╭──

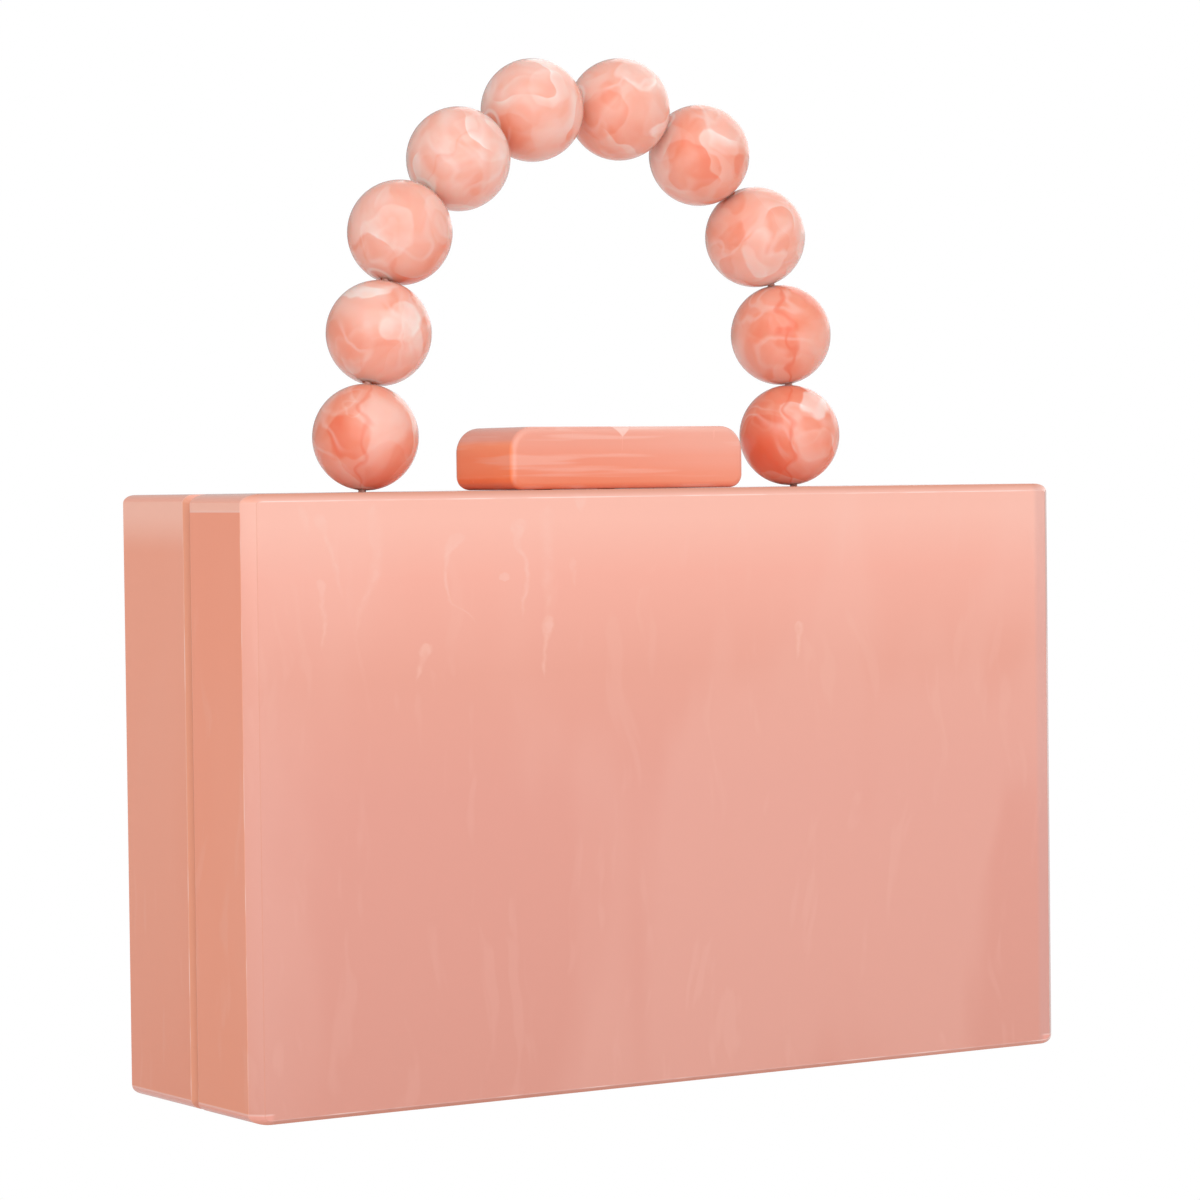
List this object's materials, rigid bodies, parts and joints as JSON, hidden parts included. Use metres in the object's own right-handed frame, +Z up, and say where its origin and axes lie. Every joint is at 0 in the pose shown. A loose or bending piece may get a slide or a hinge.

╰──
╭──

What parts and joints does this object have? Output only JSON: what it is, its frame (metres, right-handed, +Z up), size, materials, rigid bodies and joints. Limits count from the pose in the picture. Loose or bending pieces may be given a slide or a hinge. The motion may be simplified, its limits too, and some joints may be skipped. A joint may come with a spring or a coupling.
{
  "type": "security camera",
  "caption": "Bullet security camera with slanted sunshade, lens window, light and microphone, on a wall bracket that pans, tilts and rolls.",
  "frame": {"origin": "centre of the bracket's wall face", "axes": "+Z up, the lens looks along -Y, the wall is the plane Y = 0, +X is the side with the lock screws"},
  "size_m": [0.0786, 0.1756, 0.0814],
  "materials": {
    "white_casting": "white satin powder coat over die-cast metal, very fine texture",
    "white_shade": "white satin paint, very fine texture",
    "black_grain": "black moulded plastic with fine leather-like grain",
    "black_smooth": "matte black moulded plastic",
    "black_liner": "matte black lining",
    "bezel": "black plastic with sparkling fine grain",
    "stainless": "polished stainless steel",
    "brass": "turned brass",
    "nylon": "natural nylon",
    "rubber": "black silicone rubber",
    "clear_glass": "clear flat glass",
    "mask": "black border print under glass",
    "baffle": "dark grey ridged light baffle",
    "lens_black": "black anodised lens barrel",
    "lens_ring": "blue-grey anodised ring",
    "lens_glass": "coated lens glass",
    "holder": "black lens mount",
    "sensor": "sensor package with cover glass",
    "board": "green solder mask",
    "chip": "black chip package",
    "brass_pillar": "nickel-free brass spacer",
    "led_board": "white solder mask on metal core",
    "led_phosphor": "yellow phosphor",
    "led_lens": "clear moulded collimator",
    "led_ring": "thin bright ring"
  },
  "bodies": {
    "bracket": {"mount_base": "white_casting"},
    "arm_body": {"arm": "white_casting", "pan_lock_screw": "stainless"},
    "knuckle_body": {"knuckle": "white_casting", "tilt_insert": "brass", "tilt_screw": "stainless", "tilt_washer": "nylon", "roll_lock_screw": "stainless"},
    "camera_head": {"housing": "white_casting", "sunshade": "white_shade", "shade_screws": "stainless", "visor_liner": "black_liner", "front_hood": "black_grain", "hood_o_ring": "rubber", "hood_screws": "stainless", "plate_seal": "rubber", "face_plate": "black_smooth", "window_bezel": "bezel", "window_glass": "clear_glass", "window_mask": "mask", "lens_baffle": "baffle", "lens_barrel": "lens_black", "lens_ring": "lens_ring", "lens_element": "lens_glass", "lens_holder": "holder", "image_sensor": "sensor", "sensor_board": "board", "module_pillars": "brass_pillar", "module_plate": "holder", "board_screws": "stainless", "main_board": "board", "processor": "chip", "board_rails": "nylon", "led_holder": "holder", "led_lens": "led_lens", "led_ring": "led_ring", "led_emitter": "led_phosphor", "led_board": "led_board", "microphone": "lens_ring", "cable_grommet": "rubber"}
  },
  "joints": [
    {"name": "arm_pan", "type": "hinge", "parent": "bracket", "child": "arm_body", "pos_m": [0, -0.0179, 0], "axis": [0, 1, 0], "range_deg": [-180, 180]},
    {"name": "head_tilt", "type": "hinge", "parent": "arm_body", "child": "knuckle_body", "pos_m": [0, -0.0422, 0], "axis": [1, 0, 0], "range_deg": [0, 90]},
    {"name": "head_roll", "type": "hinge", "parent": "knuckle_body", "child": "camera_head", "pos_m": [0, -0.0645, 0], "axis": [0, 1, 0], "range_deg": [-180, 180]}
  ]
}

╰──

Short exercise: In the records above, how many lines hold the string "JSON"? Reply with only the number.

Full solution: 2